On Fri, 30 Jul 2010 11:03:33 +0200, Ofnuts
wrote:

On 30/07/2010 10:36, bobwilliams wrote:
bobwilliams wrote:
Let's assume I have a 10MP camera
My sensor is say, 3650 X 2740 pixels.
But say I want to create an image at 1825 x 1370 pixels.
How does the camera actually reduce the 5.0MPs to 2.5MPs
Does it choose groups of 4 pixels and somehow average them out to
groups of 1 pixel each?
How does this process differ from compressing the 10MP image by a
factor of 4.
I know that in one case the image SIZE is reduced (as well as the file
size) whereas in the other case, the image SIZE remains the same but
the file size is reduced.
How exactly does each process affect the appearance of say an 8x10 print.
Bob Williams

OOPS!
I meant to say, How does the camera actually reduce the 10MPs to 2.5MPs?
Bob


When using a smaller pixel count, what a given camera does exactly is
hardly documented.

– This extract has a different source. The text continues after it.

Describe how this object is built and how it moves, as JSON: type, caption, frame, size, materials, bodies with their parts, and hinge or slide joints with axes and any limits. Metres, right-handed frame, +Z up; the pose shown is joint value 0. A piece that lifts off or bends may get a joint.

Most processing would be built around these
algorithms (in decreasing order or quality and computing power needs):

http://en.wikipedia.org/wiki/Lanczos_resampling
http://en.wikipedia.org/wiki/Bicubic_interpolation
http://en.wikipedia.org/wiki/Bilinear_interpolation
http://en.wikipedia.org/wiki/Nearest..._interpolation

PC software normally uses the first two. Some pre-blurring, and
post-sharpening can be used. This would also be combined with the
demosaicing algorithm.


There are dozens more resampling algorithms than that available in good
computer software. Like Bell, Spline, Pyramid, Mitchell, Vector, Triangle,
Hermite, Catmull-Rom, and all their various incarnations. Bicubic being the
most often used in-camera algorithm due to its speed (vs. poorer
detail-retaining performance) that is required for fast in-camera
processing. I know of NO camera that would ever use the processing
intensive Lanczos algorithms. That's just wishful dreaming on your part.
Nor do I know of any that would use the rudimentary Bilinear or Nearest
Neighbor. Those are just too crude for any in-camera processing.

Please only offer advice and opinions on things that you actually know
about. It's so tedious having to continually correct you lousy ****-head
pretend-photographer role-playing trolls.